Industria in ripresa, il petrolio spinge l’Eni

Grande distribuzione: Esselunga batte Coop. E le medie imprese sono più dinamiche

Massimo Restelli

da Milano

Il petrolio fluisce sempre più abbondante nella «sala macchine» dell’Eni, ma accanto allo strapotere dell’indiscusso campione industriale italiano (più 28% il fatturato), nel 2005 sono stati anche la moda e una parte del «convoglio pubblico» a lanciare segnali di solidità. Rispettando una tradizione che si ripete dal 1966, è stato l’ufficio studi di Mediobanca a tracciare la rotta della corporate Italia con un lavoro certosino su 3.651 bilanci delle principiali società italiane (per il settore manifatturiero il campione è pari al 40%). Da cui emergono tracce della ripresa economica del Paese, dove le operazioni straordinarie sono aumentate a quota 246 e dove lo scorso anno le medie imprese cosiddette «dinamiche» (più 20% i ricavi) hanno eguagliato quelle del 2001.
Eni ed Enel superstar.

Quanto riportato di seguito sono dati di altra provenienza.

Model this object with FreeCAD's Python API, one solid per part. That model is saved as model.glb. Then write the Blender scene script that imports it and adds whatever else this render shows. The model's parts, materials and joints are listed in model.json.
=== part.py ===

Il gruppo guidato da Paolo Scaroni ha macinato 73,7 miliardi di ricavi, posizionandosi poco al di sotto di un ipotetico aggregato finanziario risultante dall’unione di Fiat (46,5 miliardi) e Telecom (29,7 miliardi), bene anche Enel (32 miliardi). Tre società che Eni batte da sola anche sul fronte dei profitti (più 24,5% a 8,8 miliardi). Il risultato è una top ten priva di debutti, malgrado il Cane a sei zampe abbia aumentato il distacco dal Lingotto, complice l’onda lunga del greggio che ha favorito l’intero comparto come dimostrano l’avanzata di Esso ed Erg ai danni di Poste Italiane e del gruppo Riva Fire.
Esselunga batte le Coop. Nelle ultime settimane la grande distribuzione del mondo «cooperativo» è tornata a manifestare volontà di espansione, ma nel 2005 a essere in maggiore salute erano i supermercati della famiglia Caprotti. Pur scivolando al ventiquattresimo posto, complice la «scalata» dei petroliferi, Esselunga ha infatti visto lievitare le vendite del 5% a 4,4 miliardi contro lo 0,5% di Coop Adriatica (1,7 miliardi) e il 2,4% di Unicoop Firenze. Più in generale il settore è invece risultato poco vivace sul fronte del consumi tanto che anche Auchan (2,7 miliardi) ha perso sei posizioni.
Fininvest scalza Fiat. Se l’aumento delle operazioni straordinarie ha favorito Aem (entrata in Edison) e Caltagirone, la vendita di una quota Mediaset ha spinto i profitti di Fininvest al quarto posto davanti a Fiat, anch’essa tornata in utile (1,3 miliardi, contro una perdita 2004 di 1,6 miliardi). Al Tesoro «costano», invece, le Ferrovie (meno 472 milioni) e Alitalia (meno 168 milioni) mentre tra i privati soffrono Impregilo (meno 358 milioni), Wind e Barilla.
La rivincita della «Mano pubblica». Quando si passa dai colossi statali all’ambito locale il quadro però muta. Tanto che tra le medie imprese più dinamiche figurano per la prima volta due realtà in mano pubblica: l’utility Trentino Servizi e, complice l’impatto dei voli low cost, Sacbo (che ha in gestione l’aeroporto di Orio al Serio). Le imprese dinamiche hanno comunque eguagliato i livelli del 2001 con 24 protagoniste concentrate nel nord Est. Quattro le quotate: Socotherm (la prima in classifica), Datalogic, Reply e Dmt.

Cui si aggiunge l’abbigliamento intimo di Inticom.
Moda in recupero. Buono lo stato di salute della moda dove Luxottica avanza di tre scalini (più 34,3%) accanto ad Armani (più 9,9%), Diesel (più 9,4%), Benetton e Max Mara (in entrambi i casi più 3,6%).